A perusal of the documents shows that Nordic’s surveyor and legal expert do not agree with opponents that the intertidal land in question is actually owned by Jeffrey R. Mabee and Judith B. Grace, Belfast residents who do not consent to the pipelines crossing their property. In fact, they just put the intertidal zone in a conservation easement held by Upstream Watch to prevent that from happening.
One of the essential points of Kim Ervin Tucker, an attorney representing Upstream Watch and the Maine Lobstering Union, is that when waterfront landowner Harriet Hartley sold a portion of her land to Fred R. Poor in 1946, she retained the intertidal land for herself. Hartley did so by inserting language to this end in the deed, Tucker wrote earlier this month, saying that the property boundary of the land she was selling was along the high water mark of Penobscot Bay.
Hartley also included a covenant in this deed that would impose limits on the use of the parcel, specifying that it was to be used for residential purposes only and no business for profit was to be conducted there unless agreed to by herself or her heirs.
“Janet and Richard Eckrote, the owners of the residential upland lot across and under which NAF proposes to place its three industrial accessory pipelines … do not, and never did, own the intertidal land on which their lot fronts and therefore cannot, and never could, grant NAF an Easement to place its pipelines on, over or under this intertidal land,” Tucker wrote in her brief to the state.
But surveyor James Dorsky of Gartley & Dorsky Engineering & Surveying of Camden and David Kallin, a Portland-based attorney for Nordic Aquafarms, disagreed, and said that the deed is not as cut-and-dried as opponents believe or that it is enough to sink the lease application. Kallin said in a letter to DiBello that the “right, title and interest” standard is a low bar.
“The administrative standard for sufficient right, title and interest differs dramatically from an actual determination of property rights,” he wrote. “The mere possibility (such as the arguments created here by project opponents) that applicants do not have the actual rights to use the property as they seek, and that approval might later be revoked, does not deprive applicants of administrative standing or defeat a showing of sufficient right title and interest.”
As well, Kallin argued that the deed is ambiguous and that it is not clear that Hartley meant to keep the intertidal zone for her own use. Maine is one of just a handful of states where coastal landowners own the intertidal zone out to the mean low tide line, in accordance with a centuries-old Colonial Ordinance. In most places in the U.S., the intertidal zone is owned by the state.
The attorney also wrote that a private covenant, such as the one that bars the for-profit use of the land, “cannot destroy administrative standing” with the Bureau of Parks and Lands. Regardless, Nordic has sought and received release deeds from Harriet Hartley’s heirs.

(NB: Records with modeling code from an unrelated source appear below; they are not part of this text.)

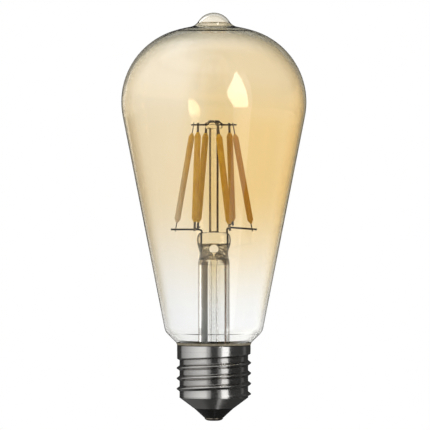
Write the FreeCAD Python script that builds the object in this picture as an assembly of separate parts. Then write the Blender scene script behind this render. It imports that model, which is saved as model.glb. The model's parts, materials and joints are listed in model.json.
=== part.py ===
import FreeCAD, Part
import math
import os
from FreeCAD import Vector

# Smart LED filament lamp: pear-shaped tinted bulb with a drawn tip, glass stem, six LED filaments in a
# cage, a screw cap with 27 mm thread, and the mains driver with its radio board inside the cap.
# Millimetres. Origin: centre of the contact face under the cap. +Z: along the lamp's axis, to the tip.
# Angles are in degrees, counter-clockwise about +Z from +X. -Y is the front.

# ---- glass bulb
OVERALL_LENGTH = 142.4  # contact face to the drawn tip
GLASS_DIAMETER = 64.6
SHOULDER_RADIUS = 26.0
CROWN_RADIUS = 47.5
HEEL_DIAMETER = 34.6
HEEL_Z = 33.1
HEEL_RADIUS = 4.0
BOWL_SLOPE = 45.0  # of the glass under the heel, from the axis
NECK_BOTTOM_Z = 18.9
NECK_FILLET = 1.5
GLASS_WALL = 0.85
CROWN_EXTRA = 0.35  # the crown is thicker than the sides by this much
TIP_RISE = 4.2  # of the drawn tip above the crown
TIP_RADIUS = 6.4
TIP_FILLET = 4.0
TIP_WALL = 0.9
TIP_RIM_FILLET = 2.0  # inside, where the hollow tip opens into the bulb

# ---- stem, all glass
FLARE_DIAMETER = 11.0
FLARE_WALL = 1.0
FLARE_TOP_Z = 54.5
BELL_RADIUS = 6.0  # of the curve that opens the tube out to the neck
BELL_START_Z = 26.0
PRESS_WIDTH = 11.6
PRESS_THICKNESS = 4.6
PRESS_TOP_Z = 65.8
PRESS_CAVITY_HEIGHT = 4.6
EXHAUST_DIAMETER = 3.0
EXHAUST_BORE = 1.9
EXHAUST_MOUTH_DIAMETER = 4.2
EXHAUST_SEAT = 0.2  # its mouth ends this far below the cavity's top, in the press's glass
EXHAUST_BOTTOM_Z = 12.0
VENT_DIAMETER = 3.2  # hole in the press that lets the gas through
VENT_Z = 59.9
VENT_RIM = 0.8  # radius of the vent's rounded rims
VENT_REACH = 3.05  # from the axis to the rims' outer edges
ROD_DIAMETER = 3.36
BUTTON_BOTTOM_Z = 101.9
BUTTON_HEIGHT = 3.0
BUTTON_DIAMETER = 6.2
BUTTON_TOP_DIAMETER = 4.4

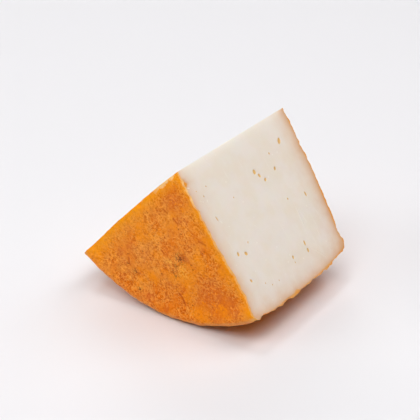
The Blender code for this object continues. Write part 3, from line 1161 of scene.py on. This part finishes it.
def add_room():
    """A dim room whose horizon is as bright as the floor."""
    room = bpy.data.worlds.new("room")
    room.use_nodes = True
    tree = room.node_tree
    place = tree.nodes.new("ShaderNodeTexCoord")
    split = tree.nodes.new("ShaderNodeSeparateXYZ")
    fade = tree.nodes.new("ShaderNodeMapRange")
    background = tree.nodes["Background"]
    tree.links.new(place.outputs["Generated"], split.inputs["Vector"])
    tree.links.new(split.outputs["Z"], fade.inputs["Value"])
    tree.links.new(fade.outputs["Result"], background.inputs["Strength"])
    fade.inputs["From Min"].default_value = HORIZON_FADE[0]
    fade.inputs["From Max"].default_value = HORIZON_FADE[1]
    fade.inputs["To Min"].default_value = HORIZON_STRENGTH
    fade.inputs["To Max"].default_value = SKY_STRENGTH
    background.inputs["Color"].default_value = ROOM_COLOUR
    bpy.context.scene.world = room


def add_camera():
    """The camera at the photograph's viewing angle, aimed by the near end of the inner edge."""
    ahead = Vector((
        -math.sin(VIEW_AZIMUTH) * math.cos(VIEW_ELEVATION),
        math.cos(VIEW_AZIMUTH) * math.cos(VIEW_ELEVATION),
        -math.sin(VIEW_ELEVATION),
    ))
    across = Vector((math.cos(VIEW_AZIMUTH), math.sin(VIEW_AZIMUTH), 0))
    up = across.cross(ahead)
    near_tip = AXIS_PLACE + Vector((TIP.x, 0, -TIP.y))
    place = near_tip - across * TIP_RIGHT - up * TIP_UP - ahead * TIP_AHEAD
    lens = bpy.data.cameras.new("camera")
    lens.sensor_width = SENSOR_MM
    lens.lens = SENSOR_MM * FOCAL_PIXELS / PICTURE_PIXELS
    camera = bpy.data.objects.new("camera", lens)
    bpy.context.scene.collection.objects.link(camera)
    turn = Matrix((across, up, -ahead)).transposed().to_4x4()
    camera.matrix_world = Matrix.Translation(place) @ turn
    bpy.context.scene.camera = camera


add_camera()
add_floor()
add_room()
for lamp in LAMPS:
    add_lamp(*lamp)
bpy.context.scene.view_settings.view_transform = "Standard"

wedge = wedge_piece()
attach(wedge, "root")
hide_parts(NODE)

[[list(corner) for corner in box] for box in (cad_bounds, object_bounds())]
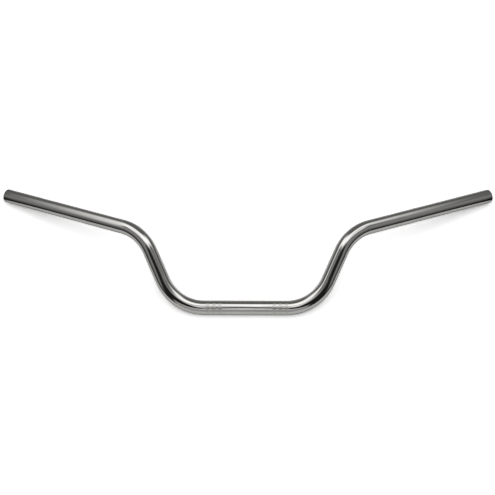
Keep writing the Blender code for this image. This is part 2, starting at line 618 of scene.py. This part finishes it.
def make_floor():
    floor = level_square("floor", FLOOR_SIZE / 2, cad_low.z)
    material, nodes, shader = new_material("white_paper")
    seen = nodes.seen_by_camera()
    place = nodes.own_place()
    aside = nodes.magnitude(nodes.split(place)["X"])
    beside = nodes.between(aside, PAPER_HALF_WIDTH, PAPER_HALF_WIDTH + PAPER_EDGE_BLUR)
    reflected = nodes.mix(beside, PAPER, DARK_TABLE)
    nodes.link(nodes.mix(seen, reflected, BLEACHED_PAPER), shader.inputs["Base Color"])
    distance = nodes.add("ShaderNodeVectorMath", operation="LENGTH")
    nodes.link(place, distance.inputs[0])
    glow = nodes.between(distance.outputs["Value"], *FAR_PAPER, *FAR_PAPER_GLOW)
    nodes.link(nodes.product(glow, seen), shader.inputs["Emission Strength"])
    shader.inputs["Emission Color"].default_value = WHITE
    shader.inputs["Roughness"].default_value = PAPER_ROUGHNESS
    shader.inputs["Specular IOR Level"].default_value = 0.0
    floor.data.materials.append(material)


def make_camera():
    data = bpy.data.cameras.new("camera")
    data.lens = CAMERA_LENS
    data.sensor_width = CAMERA_SENSOR
    data.clip_start = CAMERA_CLIP_START
    camera = bpy.data.objects.new("camera", data)
    camera.matrix_world = (
        Matrix.Translation(CAMERA_PLACE)
        @ Matrix.Rotation(-CAMERA_YAW, 4, "Z")
        @ Matrix.Rotation(math.pi / 2 - CAMERA_PITCH, 4, "X")
        @ Matrix.Rotation(CAMERA_ROLL, 4, "Z")
    )
    bpy.context.scene.collection.objects.link(camera)
    bpy.context.scene.camera = camera


def make_glow(name, height, reach, brightness):
    """A level sheet of light that faces down over the bar, and that only the metal sees.

    Its brightness is a function of the place on it, in units of its height.
    """
    sheet = level_square(name, reach, height)
    sheet.data.flip_normals()
    sheet.visible_camera = False
    sheet.visible_diffuse = False
    sheet.visible_shadow = False
    material = bpy.data.materials.new(name)
    material.use_nodes = True
    material.node_tree.nodes.clear()
    nodes = Nodes(material.node_tree)
    x, y, _ = nodes.split(nodes.own_place())
    across = nodes.math("DIVIDE", x, height)
    back = nodes.math("DIVIDE", y, height)
    emission = nodes.add("ShaderNodeEmission")
    nodes.link(brightness(nodes, across, back), emission.inputs["Strength"])
    clear = nodes.add("ShaderNodeBsdfTransparent")
    both = nodes.add("ShaderNodeAddShader")
    nodes.link(emission.outputs[0], both.inputs[0])
    nodes.link(clear.outputs[0], both.inputs[1])
    output = nodes.add("ShaderNodeOutputMaterial")
    nodes.link(both.outputs[0], output.inputs["Surface"])
    sheet.data.materials.append(material)


def softbox_brightness(nodes, across, back):
    """Full over the clamp section, fading outwards over the grips, with bowed front and rear edges."""
    aside = nodes.magnitude(across)
    aside_squared = nodes.product(aside, aside)
    left = nodes.fade(nodes.scaled(back, SOFTBOX_LEFT_SLANT, across), *SOFTBOX_LEFT_EDGE)
    right = nodes.math("SUBTRACT", nodes.product(back, SOFTBOX_RIGHT_SLANT), across)
    right = nodes.fade(right, *SOFTBOX_RIGHT_EDGE)
    rear = nodes.scaled(aside_squared, -SOFTBOX_REAR_BOW, nodes.scaled(aside, -SOFTBOX_REAR_SLANT, back))
    rear_blur = nodes.scaled(aside, SOFTBOX_REAR_BLUR_ASIDE, SOFTBOX_REAR_BLUR)
    rear = nodes.math("DIVIDE", nodes.math("SUBTRACT", rear, SOFTBOX_REAR_EDGE), rear_blur)
    rear = nodes.fade(rear, -0.5, 0.5)
    slant = nodes.between(across, -CENTRE_BLUR, CENTRE_BLUR, *SOFTBOX_FRONT_SLANTS)
    front = nodes.scaled(aside_squared, SOFTBOX_FRONT_BOW, nodes.scaled(aside, slant, back))
    front = nodes.between(front, *SOFTBOX_FRONT_EDGE)
    return nodes.product(left, right, rear, front, SOFTBOX_STRENGTH)


def reflector_brightness(nodes, across, back):
    aside = nodes.magnitude(across)
    front = nodes.scaled(nodes.product(aside, aside), MIDDLE_REFLECTOR_FRONT_BOW, back)
    middle = nodes.product(
        nodes.fade(aside, *MIDDLE_REFLECTOR_SIDE_EDGE),
        nodes.between(front, *MIDDLE_REFLECTOR_FRONT_EDGE),
        nodes.fade(back, *MIDDLE_REFLECTOR_REAR_EDGE),
        MIDDLE_REFLECTOR_STRENGTH,
    )
    centre_line = nodes.scaled(aside, SIDE_REFLECTOR_SLANT, SIDE_REFLECTOR_PLACE)
    beside = nodes.product(
        nodes.between(aside, *SIDE_REFLECTOR_INNER_EDGE),
        nodes.fade(aside, *SIDE_REFLECTOR_OUTER_EDGE),
        nodes.fade(nodes.gap(back, centre_line), *SIDE_REFLECTOR_HALF_DEPTH),
        SIDE_REFLECTOR_STRENGTH,
    )
    return nodes.math("ADD", middle, beside)


def make_floor_light():
    data = bpy.data.lights.new("floor_light", "AREA")
    data.shape = "RECTANGLE"
    data.size, data.size_y = FLOOR_LIGHT_SIZE
    data.energy = FLOOR_LIGHT_POWER
    light = bpy.data.objects.new("floor_light", data)
    light.location = FLOOR_LIGHT_PLACE
    light.visible_glossy = False
    light.visible_camera = False
    bpy.context.scene.collection.objects.link(light)


def light_strip(nodes, bearing, z):
    middle = nodes.between(z, *STRIP_MIDDLE_HEIGHTS, *STRIP_MIDDLE)
    half_width = nodes.between(z, *STRIP_WIDTH_HEIGHTS, *STRIP_HALF_WIDTH)
    outside = nodes.math("SUBTRACT", nodes.gap(bearing, middle), half_width)
    inside = nodes.fade(outside, -STRIP_EDGE_BLUR, STRIP_EDGE_BLUR)
    return nodes.product(inside, nodes.between(z, *STRIP_LEVEL_HEIGHTS, *STRIP_LEVEL))


def front_wall(nodes, bearing, z, side_wall, across, back):
    """What stands in front: the strip, the side walls' ends, and the photographer before them."""
    wall_ends = nodes.product(nodes.between(nodes.magnitude(bearing), *SIDE_WALL_BEARINGS), side_wall)
    lit = nodes.math("ADD", light_strip(nodes, bearing, z), wall_ends)
    lit = nodes.math("ADD", lit, FRONT_DARKNESS)
    photographer = nodes.product(
        nodes.fade(nodes.gap(across, PHOTOGRAPHER_ACROSS), *PHOTOGRAPHER_HALF_WIDTH),
        nodes.fade(nodes.gap(back, PHOTOGRAPHER_BACK), *PHOTOGRAPHER_HALF_DEPTH),
    )
    return nodes.product(lit, nodes.math("SUBTRACT", 1.0, photographer))


def make_world():
    """The rest of the studio as the metal sees it.

    It has dim walls, and in front a light strip between two dark openings, with the photographer
    standing before it. It doesn't light the paper.
    """
    world = bpy.data.worlds.new("studio")
    world.use_nodes = True
    bpy.context.scene.world = world
    world.cycles_visibility.diffuse = False
    nodes = Nodes(world.node_tree)
    x, y, z = nodes.split(nodes.add("ShaderNodeTexCoord").outputs["Generated"])
    # Across and back are where the direction meets a ceiling one unit up.
    up = nodes.math("MAXIMUM", z, LEAST_UPWARD)
    across = nodes.math("DIVIDE", x, up)
    back = nodes.math("DIVIDE", y, up)
    to_front = nodes.math("MAXIMUM", nodes.product(y, -1.0), LEAST_FORWARD)
    bearing = nodes.math("DIVIDE", x, to_front)
    side_wall = nodes.between(z, *SIDE_WALL_HEIGHTS, *SIDE_WALL_LEVEL)
    in_front = front_wall(nodes, bearing, z, side_wall, across, back)
    behind = nodes.blend(nodes.between(y, *REAR_WALL_BLEND), side_wall, REAR_WALL_LEVEL)
    walls = nodes.blend(nodes.between(back, *FRONT_TO_REAR_BLEND), in_front, behind)
    background = world.node_tree.nodes["Background"]
    nodes.link(nodes.blend(nodes.seen_by_camera(), walls, 1.0), background.inputs["Strength"])
    background.inputs["Color"].default_value = WHITE


def set_view_transform():
    settings = bpy.context.scene.view_settings
    settings.view_transform = "Standard"
    settings.look = "None"
    settings.exposure = 0.0
    settings.gamma = 1.0


def main():
    steel = turned_steel()
    make_tube(chrome())
    make_bush("left_bush", "left_bar_end_bush", 1, steel)
    make_bush("right_bush", "right_bar_end_bush", -1, steel)
    make_floor()
    make_camera()
    make_glow("softbox", SOFTBOX_HEIGHT, SOFTBOX_REACH, softbox_brightness)
    make_glow("reflectors", REFLECTOR_HEIGHT, REFLECTOR_REACH, reflector_brightness)
    make_floor_light()
    make_world()
    set_view_transform()


main()
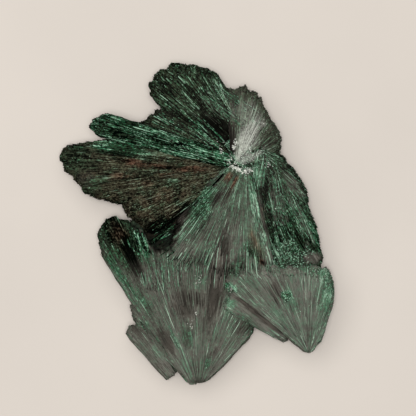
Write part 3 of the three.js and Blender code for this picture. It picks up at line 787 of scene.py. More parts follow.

Ownership of the intertidal zone notwithstanding, project opponents also have raised other objections. Those include the idea that Nordic has failed to submit proof that it has sought a permit to cross under U.S. Route 1 with its pipelines and that even if it could, the zoning rules of the city of Belfast prohibit commercial or industrial accessory use in a residential zone. A letter sent to the state by Wayne Marshall, the director of code and planning for the city of Belfast, refutes these concerns.
Naess said that despite opposition, her company remains steadfast in its goal of constructing the salmon farm.
“Our projects require a long-term commitment to the communities we operate in,” she said. “We are staying the course and remain committed to Belfast … Our door is always open to open communication and honest disagreement.”
However, Ervin Tucker, the attorney for the opposition, said that her clients are also dogged in their own goal: stopping the project.
“We see nothing they have submitted that alters the fact that the Eckrotes don’t own this intertidal land and can’t give [Nordic] an easement to put pipes in the intertidal land,” she wrote Thursday in an email. “We will continue to challenge [Nordic’s] Title, Right and Interest.”